--- begin Given data ---

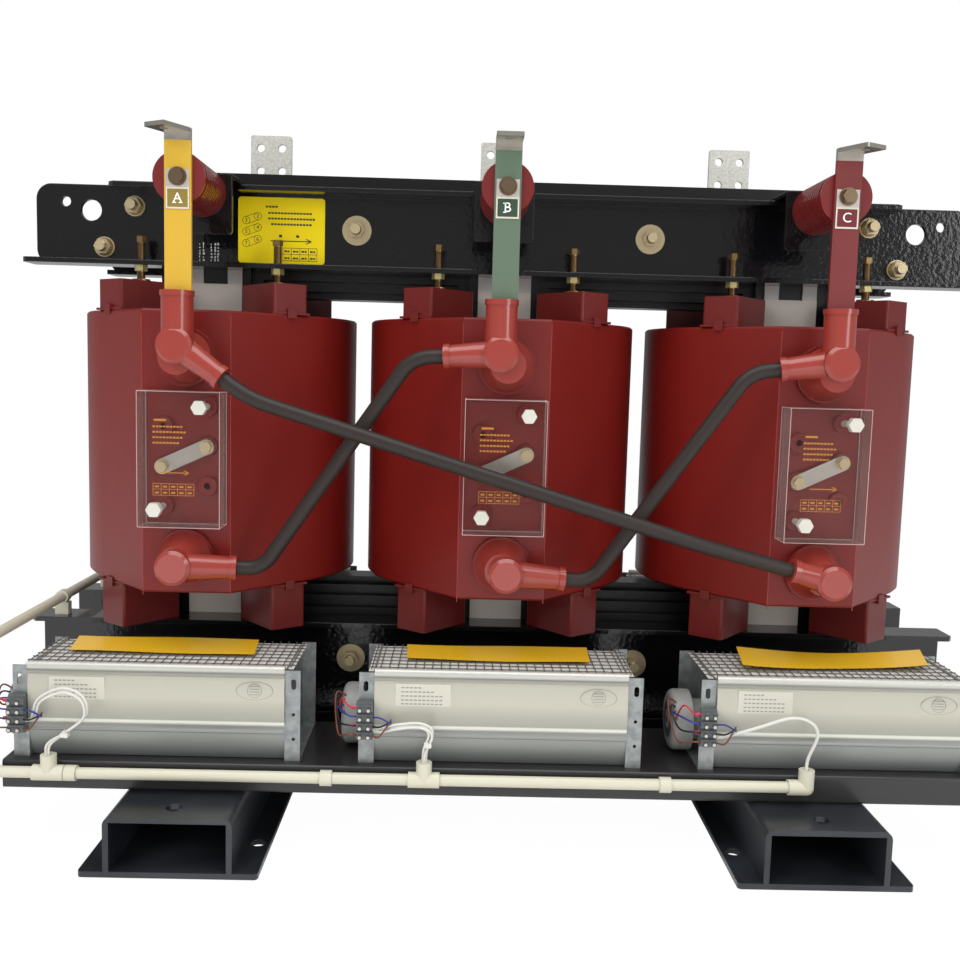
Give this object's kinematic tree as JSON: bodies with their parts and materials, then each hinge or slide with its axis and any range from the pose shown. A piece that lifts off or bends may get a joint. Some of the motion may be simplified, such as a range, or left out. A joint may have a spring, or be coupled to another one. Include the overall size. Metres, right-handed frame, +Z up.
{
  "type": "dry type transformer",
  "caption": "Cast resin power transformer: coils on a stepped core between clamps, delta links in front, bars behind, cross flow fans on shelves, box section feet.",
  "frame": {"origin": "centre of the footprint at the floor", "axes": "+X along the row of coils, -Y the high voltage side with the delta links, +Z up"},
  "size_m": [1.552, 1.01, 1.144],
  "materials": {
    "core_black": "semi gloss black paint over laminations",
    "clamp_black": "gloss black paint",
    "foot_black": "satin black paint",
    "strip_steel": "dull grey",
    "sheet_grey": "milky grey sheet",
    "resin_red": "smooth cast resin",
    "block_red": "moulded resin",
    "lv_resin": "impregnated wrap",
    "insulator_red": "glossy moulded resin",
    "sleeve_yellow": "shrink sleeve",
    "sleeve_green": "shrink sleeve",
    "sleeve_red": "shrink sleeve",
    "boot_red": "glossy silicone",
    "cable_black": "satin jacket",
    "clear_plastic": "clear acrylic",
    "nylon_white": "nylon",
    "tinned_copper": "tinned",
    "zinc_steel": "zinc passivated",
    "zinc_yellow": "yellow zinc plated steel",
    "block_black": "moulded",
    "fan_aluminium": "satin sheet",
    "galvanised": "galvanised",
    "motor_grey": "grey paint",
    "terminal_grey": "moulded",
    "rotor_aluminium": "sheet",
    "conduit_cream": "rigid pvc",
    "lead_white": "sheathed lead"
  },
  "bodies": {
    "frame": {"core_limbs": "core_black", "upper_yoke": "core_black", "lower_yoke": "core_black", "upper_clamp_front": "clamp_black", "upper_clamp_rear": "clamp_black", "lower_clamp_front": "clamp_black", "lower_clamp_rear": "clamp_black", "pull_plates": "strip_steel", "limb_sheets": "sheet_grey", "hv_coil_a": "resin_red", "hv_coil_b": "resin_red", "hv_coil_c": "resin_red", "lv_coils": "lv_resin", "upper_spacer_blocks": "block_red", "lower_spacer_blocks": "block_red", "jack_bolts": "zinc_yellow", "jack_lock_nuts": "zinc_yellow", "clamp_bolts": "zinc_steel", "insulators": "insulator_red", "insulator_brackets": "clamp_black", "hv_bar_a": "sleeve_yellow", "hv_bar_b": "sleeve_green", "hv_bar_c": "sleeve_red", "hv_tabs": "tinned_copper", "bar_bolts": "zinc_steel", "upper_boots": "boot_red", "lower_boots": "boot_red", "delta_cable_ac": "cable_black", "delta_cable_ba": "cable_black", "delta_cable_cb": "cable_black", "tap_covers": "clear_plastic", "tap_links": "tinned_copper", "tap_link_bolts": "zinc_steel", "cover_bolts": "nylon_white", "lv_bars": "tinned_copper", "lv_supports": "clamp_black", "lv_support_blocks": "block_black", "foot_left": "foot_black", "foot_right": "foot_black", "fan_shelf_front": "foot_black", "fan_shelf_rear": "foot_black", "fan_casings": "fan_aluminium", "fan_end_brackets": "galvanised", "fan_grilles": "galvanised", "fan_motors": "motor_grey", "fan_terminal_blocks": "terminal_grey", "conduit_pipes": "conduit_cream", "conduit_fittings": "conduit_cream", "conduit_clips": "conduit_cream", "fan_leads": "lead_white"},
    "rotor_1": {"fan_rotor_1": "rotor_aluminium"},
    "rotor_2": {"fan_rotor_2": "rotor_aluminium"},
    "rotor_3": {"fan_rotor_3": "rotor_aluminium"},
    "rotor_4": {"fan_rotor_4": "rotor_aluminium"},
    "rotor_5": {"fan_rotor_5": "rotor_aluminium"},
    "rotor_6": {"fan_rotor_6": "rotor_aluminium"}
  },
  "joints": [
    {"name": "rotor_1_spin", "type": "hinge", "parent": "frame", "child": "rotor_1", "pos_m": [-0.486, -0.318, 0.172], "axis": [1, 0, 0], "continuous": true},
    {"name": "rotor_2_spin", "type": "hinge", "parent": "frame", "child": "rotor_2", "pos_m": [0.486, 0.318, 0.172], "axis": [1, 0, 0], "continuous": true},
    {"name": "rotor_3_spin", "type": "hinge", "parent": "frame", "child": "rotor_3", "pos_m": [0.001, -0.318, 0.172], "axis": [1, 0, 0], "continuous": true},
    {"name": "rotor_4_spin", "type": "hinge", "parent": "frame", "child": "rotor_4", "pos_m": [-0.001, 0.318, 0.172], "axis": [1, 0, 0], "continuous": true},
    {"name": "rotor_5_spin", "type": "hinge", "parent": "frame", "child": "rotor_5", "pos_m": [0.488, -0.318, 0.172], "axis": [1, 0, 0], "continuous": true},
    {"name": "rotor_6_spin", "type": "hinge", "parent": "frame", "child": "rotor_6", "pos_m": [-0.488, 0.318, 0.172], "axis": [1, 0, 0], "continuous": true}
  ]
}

--- end Given data ---

*Short problem*
Repeat the data above exactly.

*Result of the exercise*
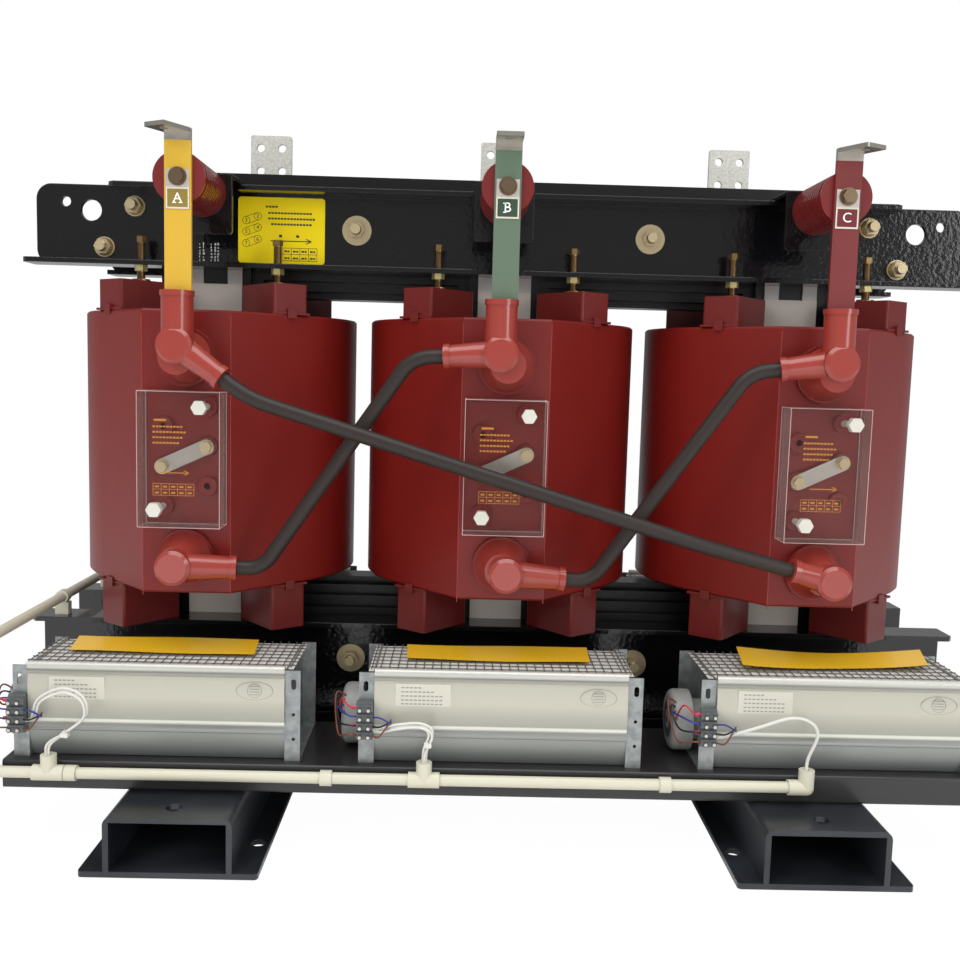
Give this object's kinematic tree as JSON: bodies with their parts and materials, then each hinge or slide with its axis and any range from the pose shown. A piece that lifts off or bends may get a joint. Some of the motion may be simplified, such as a range, or left out. A joint may have a spring, or be coupled to another one. Include the overall size. Metres, right-handed frame, +Z up.
{
  "type": "dry type transformer",
  "caption": "Cast resin power transformer: coils on a stepped core between clamps, delta links in front, bars behind, cross flow fans on shelves, box section feet.",
  "frame": {"origin": "centre of the footprint at the floor", "axes": "+X along the row of coils, -Y the high voltage side with the delta links, +Z up"},
  "size_m": [1.552, 1.01, 1.144],
  "materials": {
    "core_black": "semi gloss black paint over laminations",
    "clamp_black": "gloss black paint",
    "foot_black": "satin black paint",
    "strip_steel": "dull grey",
    "sheet_grey": "milky grey sheet",
    "resin_red": "smooth cast resin",
    "block_red": "moulded resin",
    "lv_resin": "impregnated wrap",
    "insulator_red": "glossy moulded resin",
    "sleeve_yellow": "shrink sleeve",
    "sleeve_green": "shrink sleeve",
    "sleeve_red": "shrink sleeve",
    "boot_red": "glossy silicone",
    "cable_black": "satin jacket",
    "clear_plastic": "clear acrylic",
    "nylon_white": "nylon",
    "tinned_copper": "tinned",
    "zinc_steel": "zinc passivated",
    "zinc_yellow": "yellow zinc plated steel",
    "block_black": "moulded",
    "fan_aluminium": "satin sheet",
    "galvanised": "galvanised",
    "motor_grey": "grey paint",
    "terminal_grey": "moulded",
    "rotor_aluminium": "sheet",
    "conduit_cream": "rigid pvc",
    "lead_white": "sheathed lead"
  },
  "bodies": {
    "frame": {"core_limbs": "core_black", "upper_yoke": "core_black", "lower_yoke": "core_black", "upper_clamp_front": "clamp_black", "upper_clamp_rear": "clamp_black", "lower_clamp_front": "clamp_black", "lower_clamp_rear": "clamp_black", "pull_plates": "strip_steel", "limb_sheets": "sheet_grey", "hv_coil_a": "resin_red", "hv_coil_b": "resin_red", "hv_coil_c": "resin_red", "lv_coils": "lv_resin", "upper_spacer_blocks": "block_red", "lower_spacer_blocks": "block_red", "jack_bolts": "zinc_yellow", "jack_lock_nuts": "zinc_yellow", "clamp_bolts": "zinc_steel", "insulators": "insulator_red", "insulator_brackets": "clamp_black", "hv_bar_a": "sleeve_yellow", "hv_bar_b": "sleeve_green", "hv_bar_c": "sleeve_red", "hv_tabs": "tinned_copper", "bar_bolts": "zinc_steel", "upper_boots": "boot_red", "lower_boots": "boot_red", "delta_cable_ac": "cable_black", "delta_cable_ba": "cable_black", "delta_cable_cb": "cable_black", "tap_covers": "clear_plastic", "tap_links": "tinned_copper", "tap_link_bolts": "zinc_steel", "cover_bolts": "nylon_white", "lv_bars": "tinned_copper", "lv_supports": "clamp_black", "lv_support_blocks": "block_black", "foot_left": "foot_black", "foot_right": "foot_black", "fan_shelf_front": "foot_black", "fan_shelf_rear": "foot_black", "fan_casings": "fan_aluminium", "fan_end_brackets": "galvanised", "fan_grilles": "galvanised", "fan_motors": "motor_grey", "fan_terminal_blocks": "terminal_grey", "conduit_pipes": "conduit_cream", "conduit_fittings": "conduit_cream", "conduit_clips": "conduit_cream", "fan_leads": "lead_white"},
    "rotor_1": {"fan_rotor_1": "rotor_aluminium"},
    "rotor_2": {"fan_rotor_2": "rotor_aluminium"},
    "rotor_3": {"fan_rotor_3": "rotor_aluminium"},
    "rotor_4": {"fan_rotor_4": "rotor_aluminium"},
    "rotor_5": {"fan_rotor_5": "rotor_aluminium"},
    "rotor_6": {"fan_rotor_6": "rotor_aluminium"}
  },
  "joints": [
    {"name": "rotor_1_spin", "type": "hinge", "parent": "frame", "child": "rotor_1", "pos_m": [-0.486, -0.318, 0.172], "axis": [1, 0, 0], "continuous": true},
    {"name": "rotor_2_spin", "type": "hinge", "parent": "frame", "child": "rotor_2", "pos_m": [0.486, 0.318, 0.172], "axis": [1, 0, 0], "continuous": true},
    {"name": "rotor_3_spin", "type": "hinge", "parent": "frame", "child": "rotor_3", "pos_m": [0.001, -0.318, 0.172], "axis": [1, 0, 0], "continuous": true},
    {"name": "rotor_4_spin", "type": "hinge", "parent": "frame", "child": "rotor_4", "pos_m": [-0.001, 0.318, 0.172], "axis": [1, 0, 0], "continuous": true},
    {"name": "rotor_5_spin", "type": "hinge", "parent": "frame", "child": "rotor_5", "pos_m": [0.488, -0.318, 0.172], "axis": [1, 0, 0], "continuous": true},
    {"name": "rotor_6_spin", "type": "hinge", "parent": "frame", "child": "rotor_6", "pos_m": [-0.488, 0.318, 0.172], "axis": [1, 0, 0], "continuous": true}
  ]
}